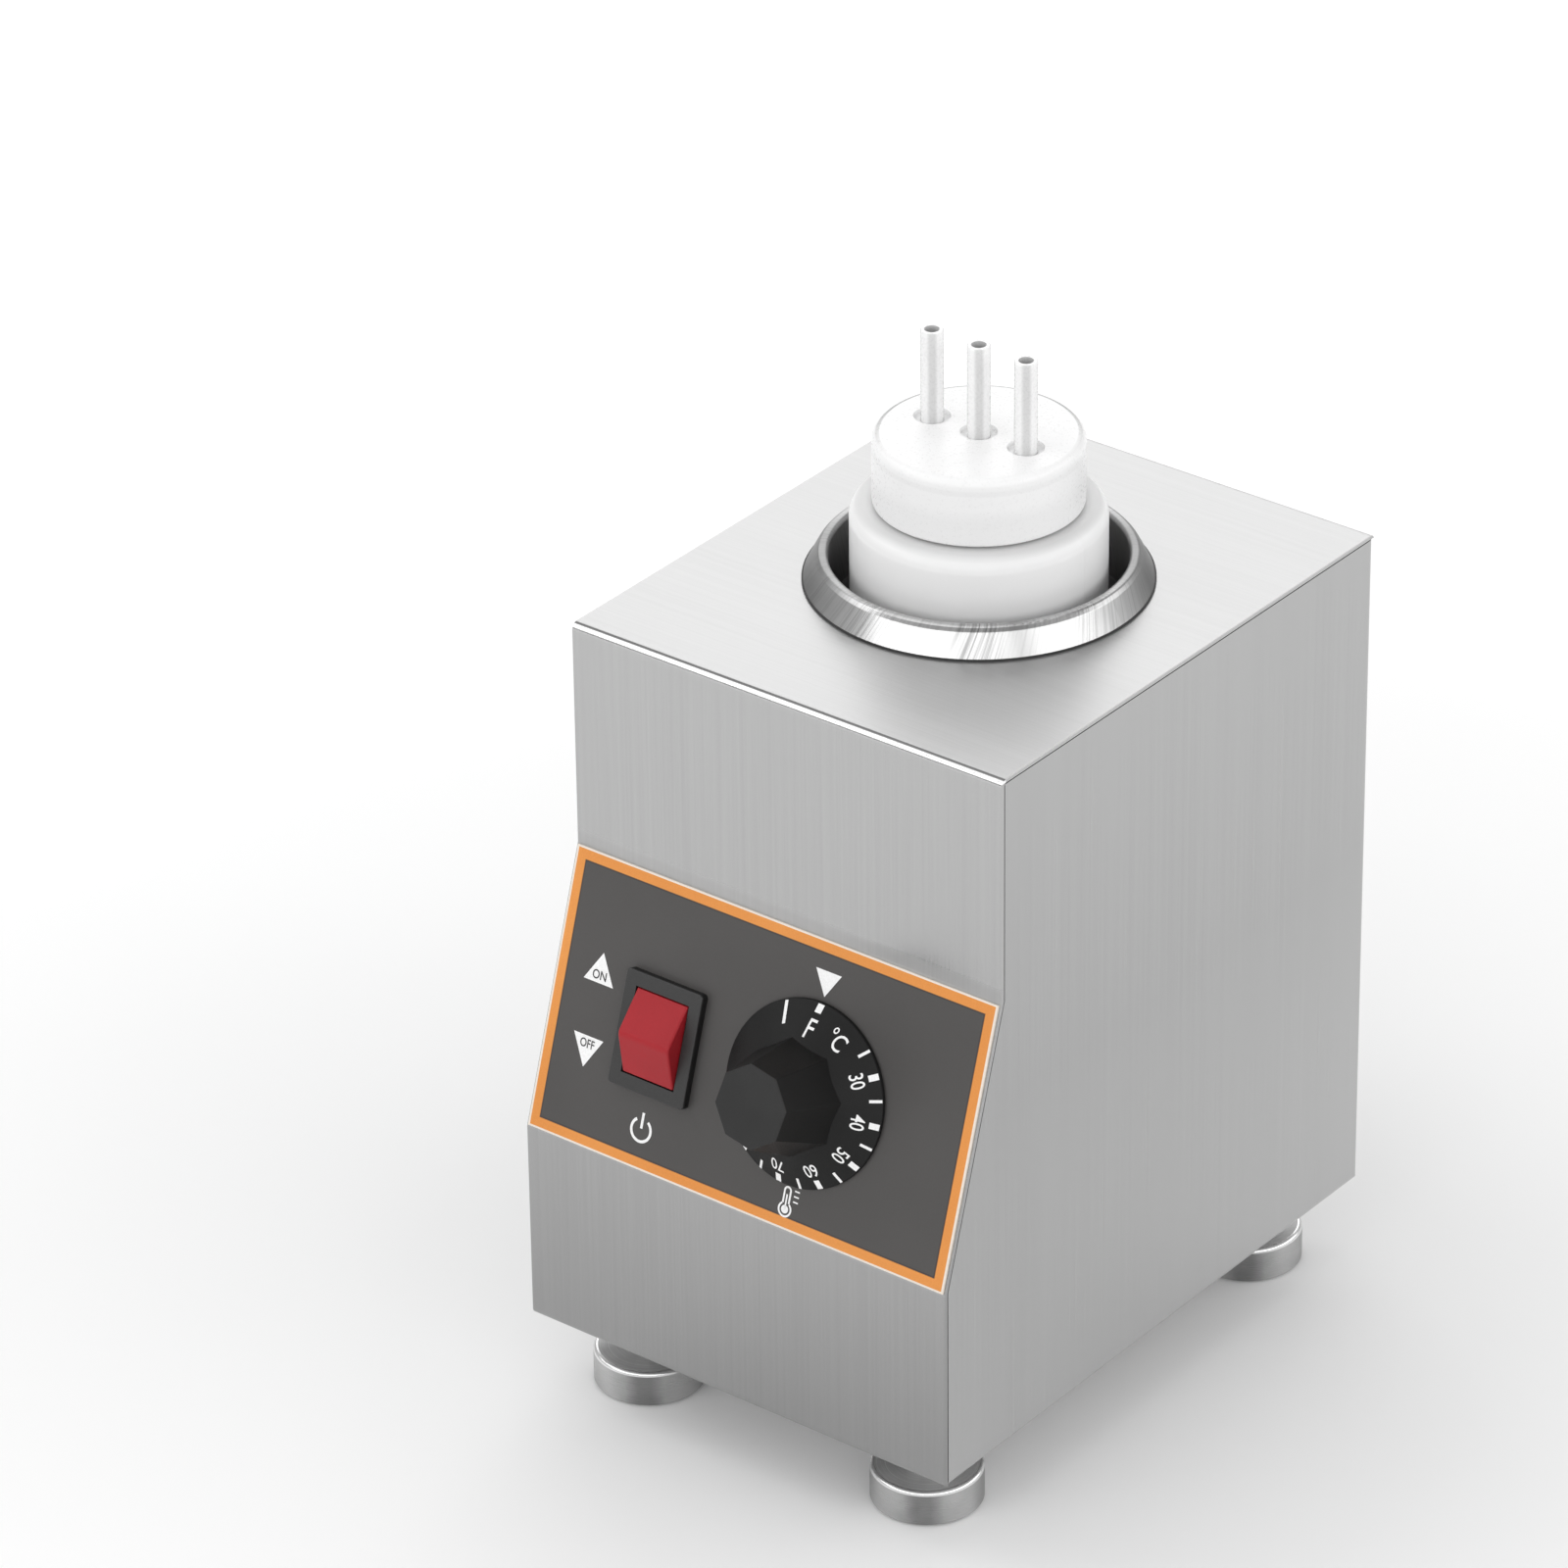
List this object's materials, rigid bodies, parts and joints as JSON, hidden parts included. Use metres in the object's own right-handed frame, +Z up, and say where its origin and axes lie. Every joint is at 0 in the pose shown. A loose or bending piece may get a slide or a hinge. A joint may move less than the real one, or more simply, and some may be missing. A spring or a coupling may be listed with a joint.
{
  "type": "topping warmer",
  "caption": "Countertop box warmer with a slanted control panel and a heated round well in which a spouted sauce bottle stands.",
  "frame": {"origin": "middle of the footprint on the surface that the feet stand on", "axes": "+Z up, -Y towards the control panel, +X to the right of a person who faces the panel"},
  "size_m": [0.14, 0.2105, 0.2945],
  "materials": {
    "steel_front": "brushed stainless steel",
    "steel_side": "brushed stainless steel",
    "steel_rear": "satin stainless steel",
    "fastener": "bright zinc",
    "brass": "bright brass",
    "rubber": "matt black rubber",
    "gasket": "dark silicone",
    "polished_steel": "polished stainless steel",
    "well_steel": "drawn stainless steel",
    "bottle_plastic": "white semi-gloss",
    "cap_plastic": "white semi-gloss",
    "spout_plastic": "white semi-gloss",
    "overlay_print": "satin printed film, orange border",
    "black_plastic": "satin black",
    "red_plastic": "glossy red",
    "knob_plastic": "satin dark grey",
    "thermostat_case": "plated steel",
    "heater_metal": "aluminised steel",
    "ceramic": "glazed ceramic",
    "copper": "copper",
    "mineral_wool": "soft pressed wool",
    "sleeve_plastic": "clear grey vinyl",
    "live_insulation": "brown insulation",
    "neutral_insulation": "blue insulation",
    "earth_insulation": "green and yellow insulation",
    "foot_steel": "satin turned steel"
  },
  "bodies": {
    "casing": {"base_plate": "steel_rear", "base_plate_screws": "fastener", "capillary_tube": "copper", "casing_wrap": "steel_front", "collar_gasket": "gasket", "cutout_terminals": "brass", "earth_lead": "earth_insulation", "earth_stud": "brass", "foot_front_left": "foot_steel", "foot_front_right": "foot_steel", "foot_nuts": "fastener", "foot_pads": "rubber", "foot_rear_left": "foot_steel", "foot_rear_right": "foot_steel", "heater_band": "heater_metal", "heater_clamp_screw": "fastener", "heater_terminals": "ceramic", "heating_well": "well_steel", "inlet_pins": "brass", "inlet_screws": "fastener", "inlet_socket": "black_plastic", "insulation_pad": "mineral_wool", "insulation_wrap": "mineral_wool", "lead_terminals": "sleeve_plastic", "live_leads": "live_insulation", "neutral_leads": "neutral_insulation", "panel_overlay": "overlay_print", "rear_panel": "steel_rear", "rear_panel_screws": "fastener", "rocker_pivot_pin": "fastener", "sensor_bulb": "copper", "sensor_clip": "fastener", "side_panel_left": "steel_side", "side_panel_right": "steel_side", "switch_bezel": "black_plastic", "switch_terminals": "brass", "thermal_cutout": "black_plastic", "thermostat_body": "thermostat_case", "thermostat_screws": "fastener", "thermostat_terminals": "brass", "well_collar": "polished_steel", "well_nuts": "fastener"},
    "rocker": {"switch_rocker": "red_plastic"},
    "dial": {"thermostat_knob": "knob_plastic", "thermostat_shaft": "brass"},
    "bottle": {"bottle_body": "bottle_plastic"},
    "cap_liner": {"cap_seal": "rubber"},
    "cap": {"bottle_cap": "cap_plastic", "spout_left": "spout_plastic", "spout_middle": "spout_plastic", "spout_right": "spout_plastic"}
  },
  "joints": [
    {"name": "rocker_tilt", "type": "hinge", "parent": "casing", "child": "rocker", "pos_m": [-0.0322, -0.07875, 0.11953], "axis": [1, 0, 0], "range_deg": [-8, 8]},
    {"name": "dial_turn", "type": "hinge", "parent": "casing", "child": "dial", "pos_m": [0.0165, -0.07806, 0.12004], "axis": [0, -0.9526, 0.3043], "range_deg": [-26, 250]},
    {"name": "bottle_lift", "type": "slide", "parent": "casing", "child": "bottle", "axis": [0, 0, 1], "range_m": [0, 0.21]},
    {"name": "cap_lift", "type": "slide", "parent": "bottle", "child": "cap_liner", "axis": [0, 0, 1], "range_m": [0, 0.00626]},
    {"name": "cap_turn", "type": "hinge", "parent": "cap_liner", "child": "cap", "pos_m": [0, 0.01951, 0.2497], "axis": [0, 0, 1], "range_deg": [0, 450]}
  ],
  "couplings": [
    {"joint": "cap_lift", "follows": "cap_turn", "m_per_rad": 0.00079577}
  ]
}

▬▬▬▬▬▬▬▬▬▬

*The exercise*
Reproduce the full listing exactly.

*The result*
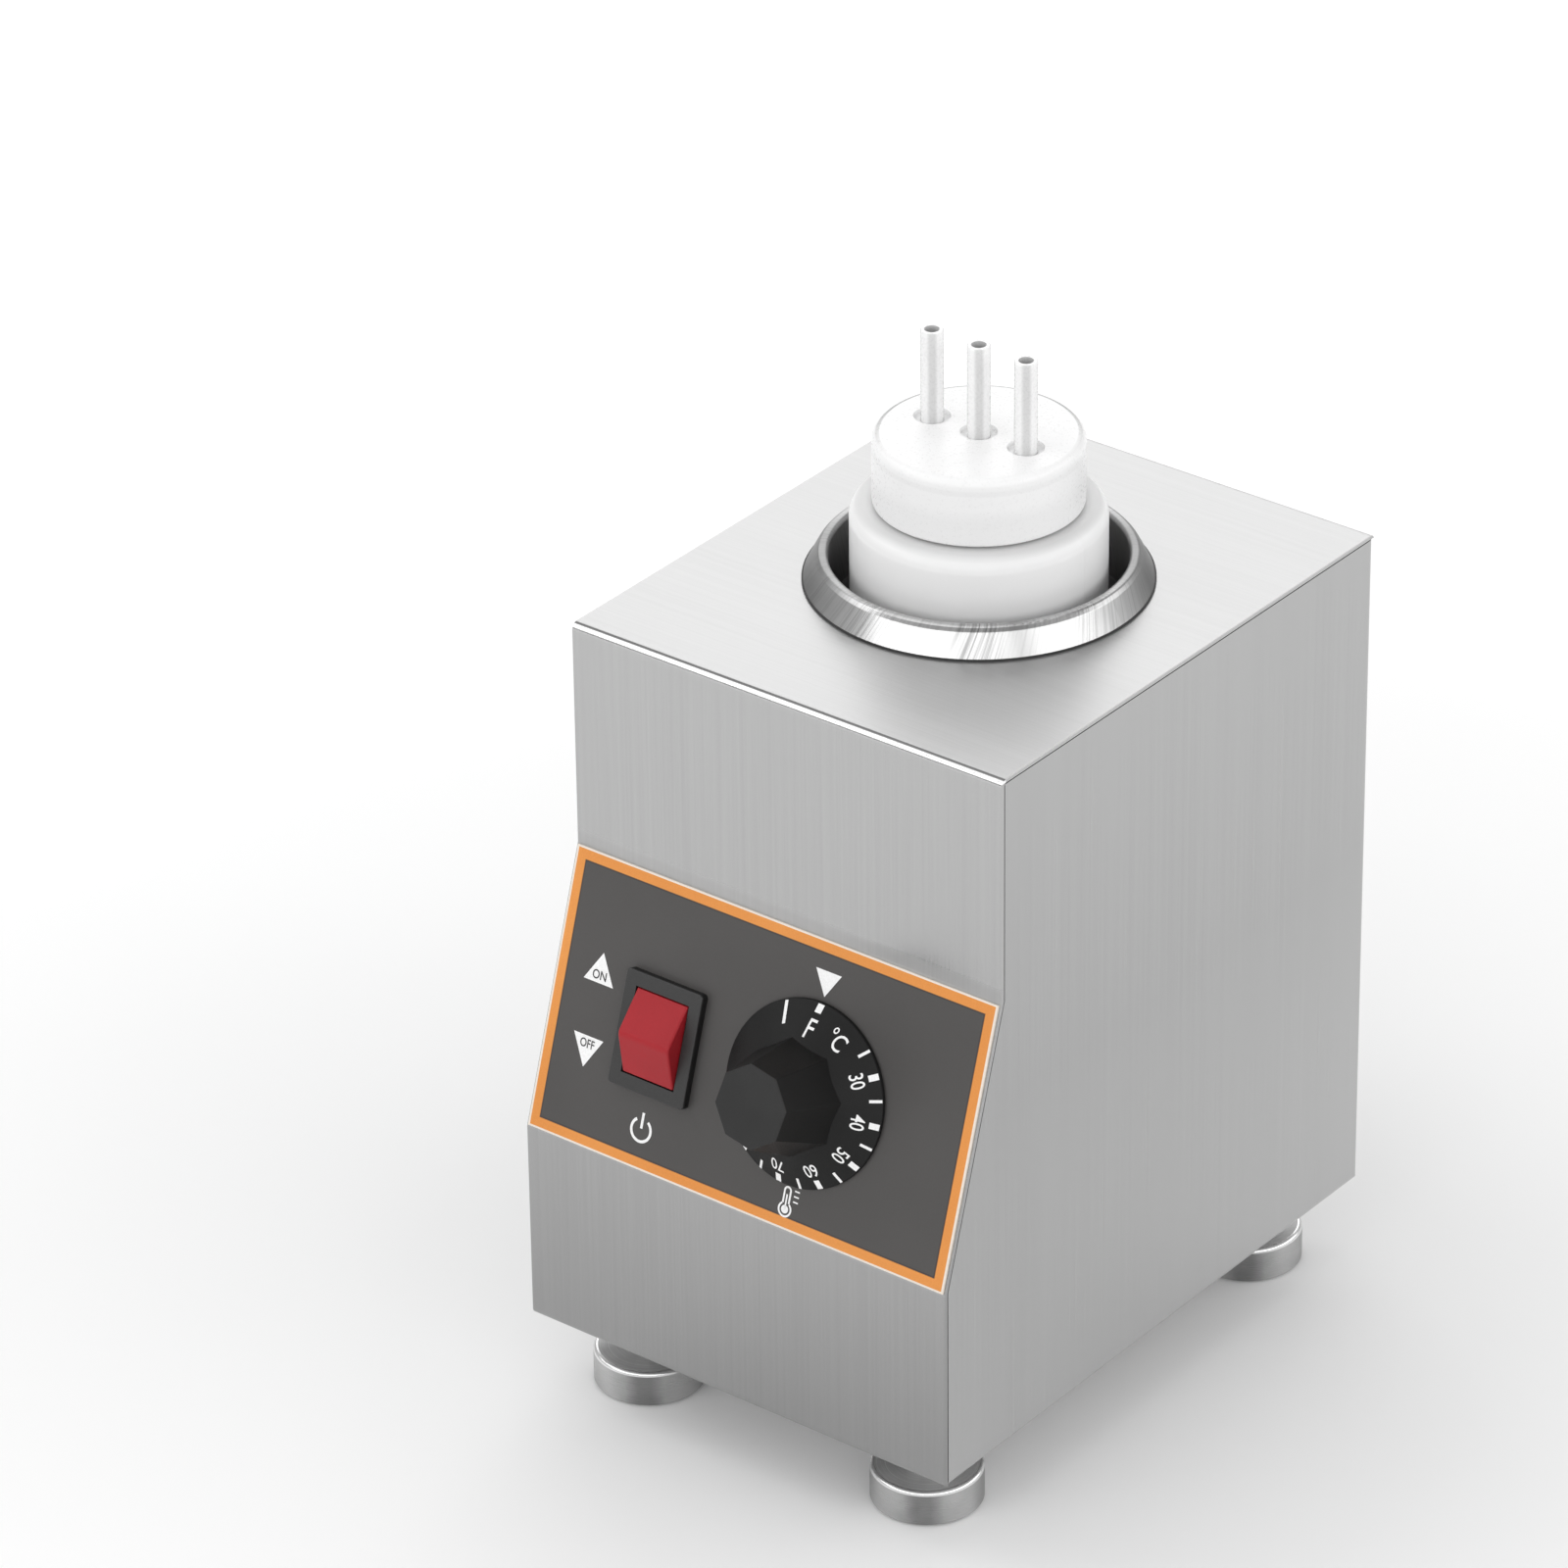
List this object's materials, rigid bodies, parts and joints as JSON, hidden parts included. Use metres in the object's own right-handed frame, +Z up, and say where its origin and axes lie. Every joint is at 0 in the pose shown. A loose or bending piece may get a slide or a hinge. A joint may move less than the real one, or more simply, and some may be missing. A spring or a coupling may be listed with a joint.
{
  "type": "topping warmer",
  "caption": "Countertop box warmer with a slanted control panel and a heated round well in which a spouted sauce bottle stands.",
  "frame": {"origin": "middle of the footprint on the surface that the feet stand on", "axes": "+Z up, -Y towards the control panel, +X to the right of a person who faces the panel"},
  "size_m": [0.14, 0.2105, 0.2945],
  "materials": {
    "steel_front": "brushed stainless steel",
    "steel_side": "brushed stainless steel",
    "steel_rear": "satin stainless steel",
    "fastener": "bright zinc",
    "brass": "bright brass",
    "rubber": "matt black rubber",
    "gasket": "dark silicone",
    "polished_steel": "polished stainless steel",
    "well_steel": "drawn stainless steel",
    "bottle_plastic": "white semi-gloss",
    "cap_plastic": "white semi-gloss",
    "spout_plastic": "white semi-gloss",
    "overlay_print": "satin printed film, orange border",
    "black_plastic": "satin black",
    "red_plastic": "glossy red",
    "knob_plastic": "satin dark grey",
    "thermostat_case": "plated steel",
    "heater_metal": "aluminised steel",
    "ceramic": "glazed ceramic",
    "copper": "copper",
    "mineral_wool": "soft pressed wool",
    "sleeve_plastic": "clear grey vinyl",
    "live_insulation": "brown insulation",
    "neutral_insulation": "blue insulation",
    "earth_insulation": "green and yellow insulation",
    "foot_steel": "satin turned steel"
  },
  "bodies": {
    "casing": {"base_plate": "steel_rear", "base_plate_screws": "fastener", "capillary_tube": "copper", "casing_wrap": "steel_front", "collar_gasket": "gasket", "cutout_terminals": "brass", "earth_lead": "earth_insulation", "earth_stud": "brass", "foot_front_left": "foot_steel", "foot_front_right": "foot_steel", "foot_nuts": "fastener", "foot_pads": "rubber", "foot_rear_left": "foot_steel", "foot_rear_right": "foot_steel", "heater_band": "heater_metal", "heater_clamp_screw": "fastener", "heater_terminals": "ceramic", "heating_well": "well_steel", "inlet_pins": "brass", "inlet_screws": "fastener", "inlet_socket": "black_plastic", "insulation_pad": "mineral_wool", "insulation_wrap": "mineral_wool", "lead_terminals": "sleeve_plastic", "live_leads": "live_insulation", "neutral_leads": "neutral_insulation", "panel_overlay": "overlay_print", "rear_panel": "steel_rear", "rear_panel_screws": "fastener", "rocker_pivot_pin": "fastener", "sensor_bulb": "copper", "sensor_clip": "fastener", "side_panel_left": "steel_side", "side_panel_right": "steel_side", "switch_bezel": "black_plastic", "switch_terminals": "brass", "thermal_cutout": "black_plastic", "thermostat_body": "thermostat_case", "thermostat_screws": "fastener", "thermostat_terminals": "brass", "well_collar": "polished_steel", "well_nuts": "fastener"},
    "rocker": {"switch_rocker": "red_plastic"},
    "dial": {"thermostat_knob": "knob_plastic", "thermostat_shaft": "brass"},
    "bottle": {"bottle_body": "bottle_plastic"},
    "cap_liner": {"cap_seal": "rubber"},
    "cap": {"bottle_cap": "cap_plastic", "spout_left": "spout_plastic", "spout_middle": "spout_plastic", "spout_right": "spout_plastic"}
  },
  "joints": [
    {"name": "rocker_tilt", "type": "hinge", "parent": "casing", "child": "rocker", "pos_m": [-0.0322, -0.07875, 0.11953], "axis": [1, 0, 0], "range_deg": [-8, 8]},
    {"name": "dial_turn", "type": "hinge", "parent": "casing", "child": "dial", "pos_m": [0.0165, -0.07806, 0.12004], "axis": [0, -0.9526, 0.3043], "range_deg": [-26, 250]},
    {"name": "bottle_lift", "type": "slide", "parent": "casing", "child": "bottle", "axis": [0, 0, 1], "range_m": [0, 0.21]},
    {"name": "cap_lift", "type": "slide", "parent": "bottle", "child": "cap_liner", "axis": [0, 0, 1], "range_m": [0, 0.00626]},
    {"name": "cap_turn", "type": "hinge", "parent": "cap_liner", "child": "cap", "pos_m": [0, 0.01951, 0.2497], "axis": [0, 0, 1], "range_deg": [0, 450]}
  ],
  "couplings": [
    {"joint": "cap_lift", "follows": "cap_turn", "m_per_rad": 0.00079577}
  ]
}